I say that one understands and sees oneself carried away and does not know where. – Sometimes, all of a sudden, doesn’t God lead us – take us, forcefully – to places we never imagined? A difficult diagnosis, a sudden diminishment in our faculties, a death, the loss of a job, the falling apart of a marriage. In the twinkling of an eye, our life is changed.
Our natural weakness causes fear in the beginning. – Since, when our life is so changed, we are on unfamiliar ground and don’t know where we are going, we often experience fear.
It is necessary that the soul be resolute and courageous. – When God takes us, we are called to be resolute and courageous, trusting that God is with us and ultimately is working on our behalf.
In order to risk all, come what may, and abandon oneself into the hands of God… since, like it or not, one is taken away. – I remember, for example, as my mother was dying, that – like it or not – she was being taken away. All I could do was to “abandon myself into the hands of God and go willingly wherever I was brought.”
In this morning’s lesson, Paul follows his reference to mystical experience immediately with a reference to a painful condition:
Therefore, to keep me from being too elated, a thorn was given me in the flesh, a messenger of Satan to torment me, to keep me from being too elated. Three times I appealed to the Lord about this, that it would leave me.
We don’t know what Paul’s condition was – scholars have wondered, among other theories, if he had a speech impediment, or if he had arthritis, or if he was near-sighted – but Paul closely connected his “thorn” with his own mystical experience, juxtaposing the two in his letter. Paul’s juxtaposition suggests that suffering is – or can be – closely connected to a deeper experience of God.

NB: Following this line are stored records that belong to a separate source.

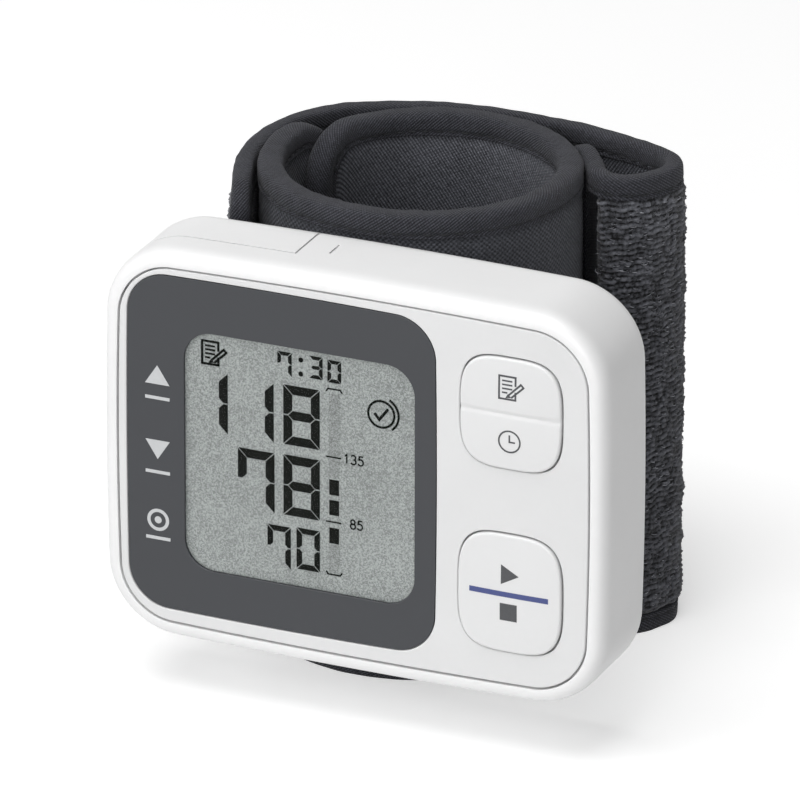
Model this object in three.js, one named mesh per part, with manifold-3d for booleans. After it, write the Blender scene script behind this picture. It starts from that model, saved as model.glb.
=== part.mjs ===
// Wrist blood pressure monitor, standing on the lower rim of its curled cuff.
// Millimetres. X runs to the right along the display, Y runs back from the display to the cuff, Z is up.
// The model is laid out with Y = 0 at the front of the housing's rim and Z = 0 at the cuff's lower rim.
// The last lines move it so that its origin is the middle of its footprint.
import * as THREE from 'three';
import { mergeVertices } from 'three/addons/utils/BufferGeometryUtils.js';
import Module from 'manifold-3d';

const wasm = await Module();
wasm.setup();

// Clearances
const seat_gap = 0.3;
const overrun = 4;
const round_steps = 20;
const small_round_steps = 12;

// Housing
const body_width = 77.6;
const body_end_room = 0.6;
const body_lift = 8.8;
const body_corner_radius = 10.5;
const body_bow = 0.6;
const rim_inset = 2.4;
const rim_depth = 3.5;
const back_radius = 3.5;
const wall = 1.8;
const ledge_width = 1.8;
const ledge_thickness = 1.2;
const back_thickness = 1.6;

// Front panel with its display window and key openings
const panel_thickness = 1.5;
const panel_edge_round = 0.25;
const window_left_margin = 4.05;
const window_top_margin = 3.95;
const window_bottom_margin = 4.85;
const window_radius = 6;
const window_bow = 0.3;
const window_recess = 0.8;
const window_thickness = 0.45;
const window_sink = 0.05;
const aperture_left_border = 8.9;
const aperture_right_border = 3.3;
const aperture_top_border = 8.35;
const aperture_bottom_border = 7.05;
const aperture_radius = 4.5;
const lens_lap = 1.2;
const lens_thickness = 0.6;
const lcd_lap = 1.6;
const lcd_thickness = 1.4;
const lcd_holder_width = 1.5;
const lcd_holder_depth = 1.8;
const connector_width = 2.5;
const connector_length = 28;

// Keys
const key_gap = 0.3;
const key_crown = 0.62;
const key_edge_round = 0.4;
const key_flange = 1;
const key_flange_thickness = 0.6;
const key_stem_radius = 1.4;
const key_radius = 5.2;
const key_bow = 0.7;
const key_travel = 0.4;
const key_window_gap = 3.55;
const key_right_margin = 6.6;
const start_key_width = 15.7;
const start_key_height = 17.9;
const start_key_bottom_margin = 7.95;
const rocker_key_width = 15.3;
const rocker_key_height = 16.7;
const rocker_key_top_margin = 7.7;
const rocker_crease_depth = 0.35;
const rocker_crease_half_width = 1.1;
const rocker_switch_spacing = 10.4;
const rocker_stem_relief = 0.2;

// Circuit board and what it carries
const board_front_y = 5.4;
const board_thickness = 1;
const board_edge_gap = 0.5;
const switch_width = 4.6;
const switch_height = 1.6;
const switch_plunger_radius = 1.1;
const sensor_width = 7;
const sensor_depth = 4;
const sensor_z = 15;
const port_radius = 1.3;
const port_length = 2;

// Battery bay with two AAA cells
const cell_radius = 5.25;
const cell_length = 44.5;
const cell_nub_radius = 1.9;
const cell_nub_length = 0.9;
const cell_gap = 0.8;
const cell_side_room = 2.3;
const cover_front_y = 5.9;
const cover_thickness = 1.3;
const cover_wall = 1.5;
const bay_wall = 1.5;
const bay_floor = 0.8;
const bay_floor_room = 0.8;
const bay_edge_gap = 0.35;
const bay_end_wall = 1.2;
const contact_thickness = 0.4;
const contact_width = 7.6;
const spring_length = 2.4;
const spring_wire = 0.5;
const spring_turns = 3;
const spring_base_radius = 3.2;
const spring_tip_radius = 1.8;
const spring_sides = 5;
const spring_steps = 10;
const latch_groove_inset = 4.3;
const latch_groove_length = 3.5;
const latch_groove_width = 0.35;
const latch_groove_depth = 0.4;
const latch_groove_y = 7.8;

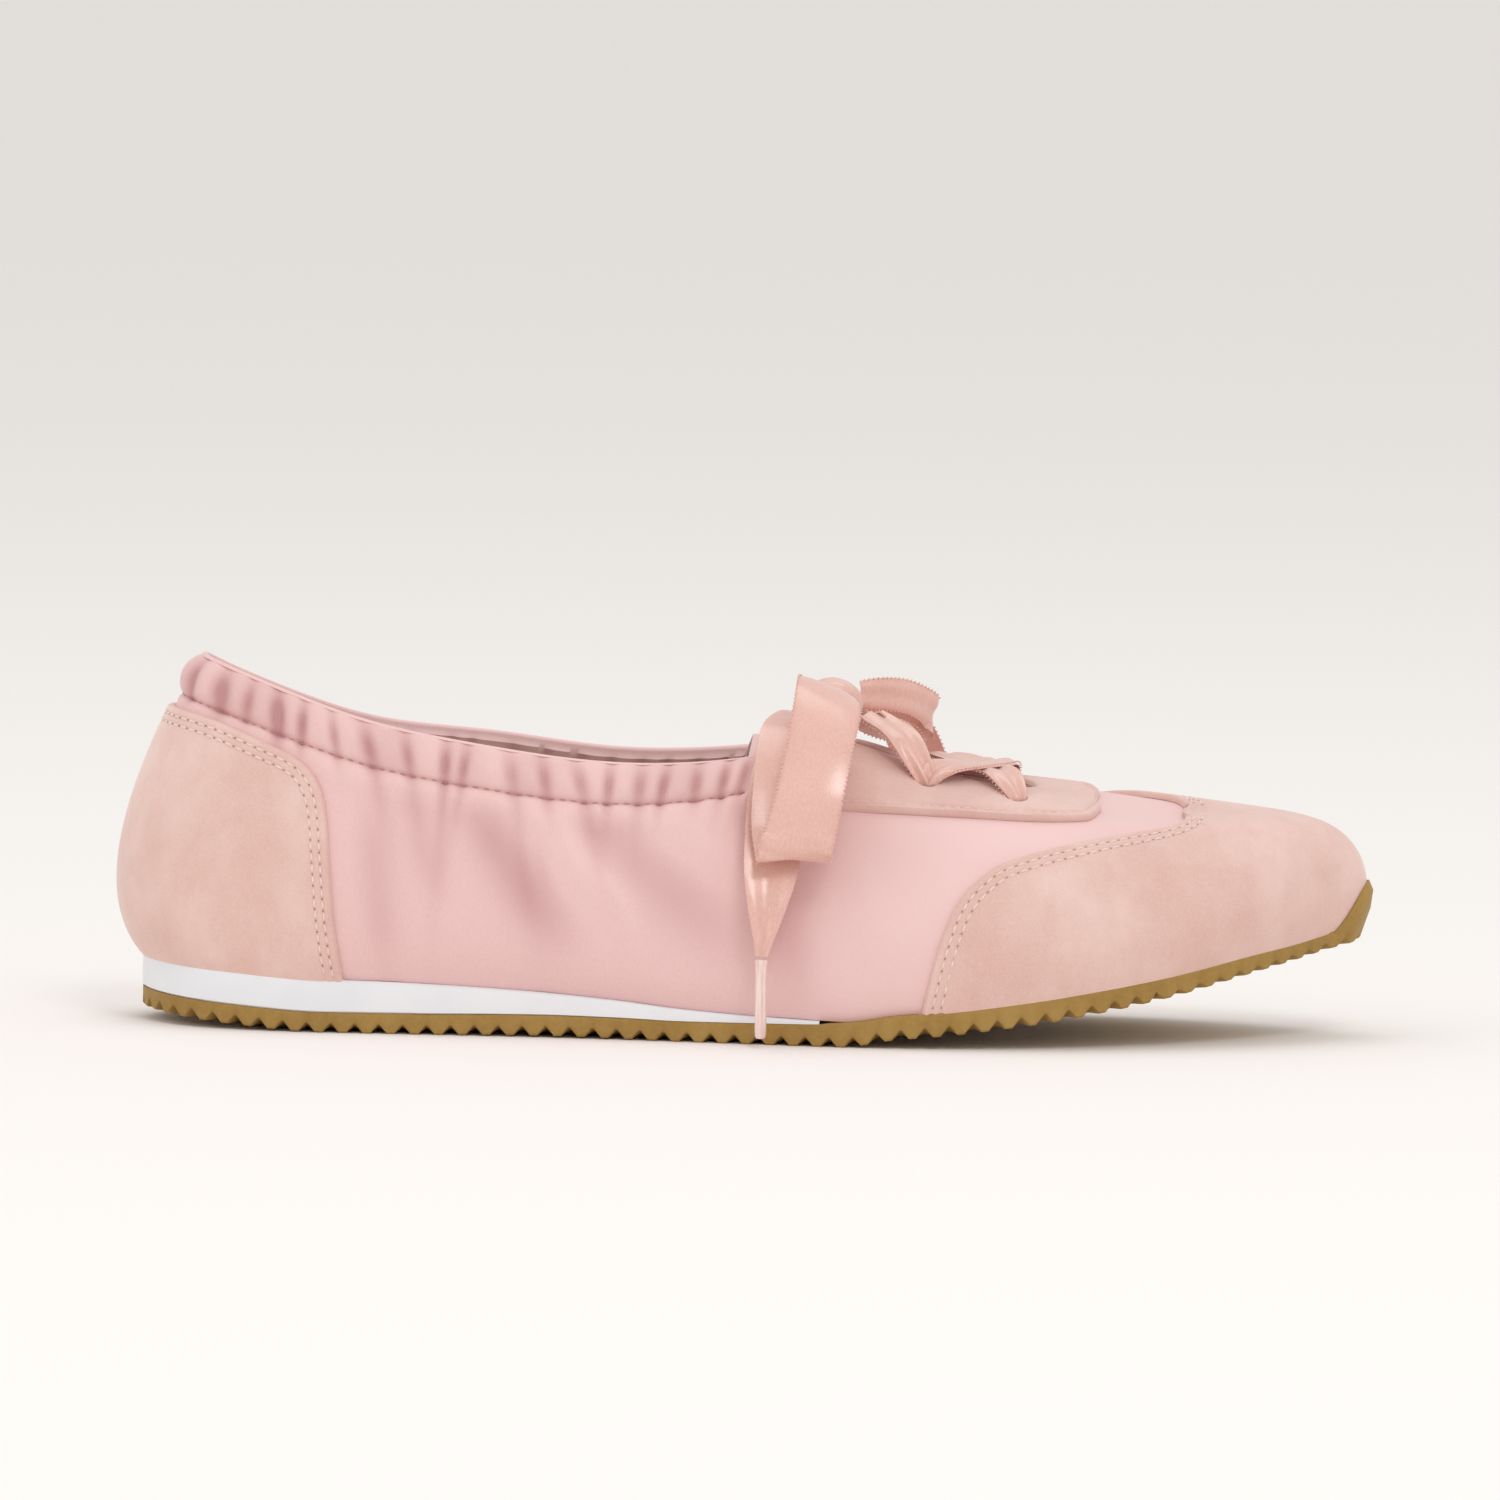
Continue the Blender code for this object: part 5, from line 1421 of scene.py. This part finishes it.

Theresa, too, connected her mystical experience with physical pain. Perhaps you’ve seen, either in person or in pictures, Bernini’s famous sculpture, “Theresa in Ecstasy,” which is in the church of Santa Maria della Vittoria, in Rome. The sculpture depicts another of Theresa’s mystical experiences, that of being pierced with a flaming spear:
I saw an angel near me… I saw in his hands a long golden spear, and at the point of the iron there seemed to be a little fire. This… he thrust several times into my heart, and that it penetrated to my entrails… leaving me all on fire with a wondrous love for God. The pain was so great that it caused me to utter several moans; and yet so exceedingly sweet… that it is impossible to desire to be rid of it.
Paul’s linking of his mystical experience with his “thorn,” and Theresa’s description of her own ecstasies as both wonderful and painful, remind us that weakness and a deeper experience of God are closely connected. Be it an unwelcome diagnosis, a death, a diminishment, a divorce, the loss of a job – or anything else that is a “thorn” to us – suffering, if we let it, can lead to a deeper experience of God. As God told Paul, “My power is made known in weakness.”
If you are experiencing a “thorn” in your life right now, know that places of weakness and diminishment are not only places where God is with us, that they are not only places where God still loves and desire us, but that our “thorns” may be exactly the occasion, may be exactly the place, where God can lead us deeper into our “interior castle.” For to enter more deeply into relationship with God, to live more and more in continual remembrance of God, and with a tender love for God, is not only what God wants, but as we go deeper, we will probably discover that it is what we want, too.